Outro ponto crítico é a sobrecarga administrativa que pode resultar de uma reforma mal elaborada. Se a regulamentação final não for bem pensada, pode aumentar a burocracia e os custos operacionais para os contribuintes, especialmente para as pequenas e médias empresas. A necessidade de adaptar sistemas e processos às novas exigências pode ser um desafio a ser relevante e desproporcional, agravando a carga já existente e prejudicando o ambiente de negócios.

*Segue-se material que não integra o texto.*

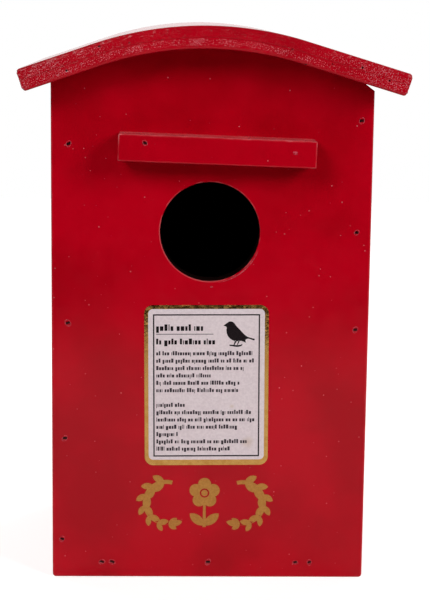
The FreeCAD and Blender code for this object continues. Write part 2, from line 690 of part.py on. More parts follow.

Não obstante, a falta de uma discussão aprofundada pode gerar descontentamento social e conflitos políticos. Mudanças significativas sem um consenso adequado podem levar a resistência e oposição, resultando em revisões dispendiosas e contínuas. A experiência com a reforma da previdência demonstrou que mudanças apressadas e mal comunicadas podem causar frustração e falta de aceitação, e os mesmos riscos podem se aplicar à reforma tributária se não for tratada com a devida seriedade e cuidado.

Conclusão

A velocidade com que o PLP 68/2024 foi aprovado pela Câmara dos Deputados e os desafios persistentes da reforma da previdência ressaltam a importância de um processo legislativo cuidadoso e bem fundamentado. A necessidade de uma análise detalhada e um debate mais profundo no Senado é crucial para garantir que a reforma tributária atenda efetivamente às suas metas e minimize impactos negativos.

O Senado deve adotar uma abordagem meticulosa, considerando todos os aspectos técnicos e econômicos da proposta, para assegurar uma regulamentação robusta e eficaz.

A discussão sobre uma nova reforma da previdência destaca a complexidade e a urgência de abordar os desafios fiscais e estruturais do sistema. A revisão das medidas anteriores e a necessidade de ajustes adicionais devem ser tratadas com atenção e transparência para garantir a sustentabilidade do sistema e a proteção adequada dos beneficiários. Para tanto, o legislador deve valer-se do diálogo contínuo e a formulação de políticas informadas são essenciais para enfrentar essas questões de forma eficiente e equitativa.

A qualidade e a eficácia das mudanças propostas dependem de uma abordagem cuidadosa e bem informada, que considere todos os impactos e implicações das reformas para a economia e para a sociedade. Apenas com um processo legislativo rigoroso e transparente será possível alcançar soluções duradouras e benéficas para o país.